That would indeed be one of the problems that could occur.  ;-)

> > I feel like there is a much easier way, but cannot yet articulate it.
> > I came across a couple of complications and a blind alley with it thus
> > far, but it still looks promising.  I expect to be able to generate
> > actual code for it within a few days, but right now it is just weird
> > abstract shapes in my head.  (Sorry, if I knew how to describe them,
> > I could just write the code!  When I do write the code, it will probably
> > seem obvious and trivial, that being the usual outcome...)
> 
> Hehe, glad to have been of help :-)

Well, I do have something that seems reasonably straightforward.  Sending
the patches along separately.  Not sure that it is worth its weight.

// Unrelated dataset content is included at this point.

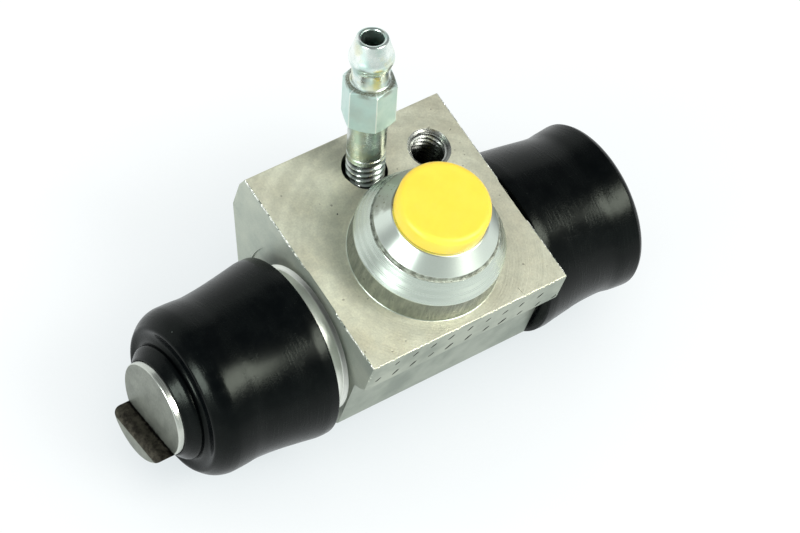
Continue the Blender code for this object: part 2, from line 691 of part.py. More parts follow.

The idea is that we keep the expedited grace periods working as they do
now, independently of the normal grace period.  The normal grace period
takes a sequence number just after initialization, and checks to see
if an expedited grace period happened in the meantime at the beginning
of each quiescent-state forcing episode.  This saves the last one or
two quiescent-state forcing scans if the case where an expedited grace
period really did happen.

It is possible for the expedited grace period to help things along by
waking up the grace-period kthread, but of course doing this too much
further increases the time consumed by your rcu_sched kthread.  It is
possible to compromise by only doing the wakeup every so many grace
periods or only once per a given period of time, which is the approach
the last patch in the series takes.

I will be sending the series shortly, followed by a series for the
other portions of the expedited grace-period upgrade.

							Thanx, Paul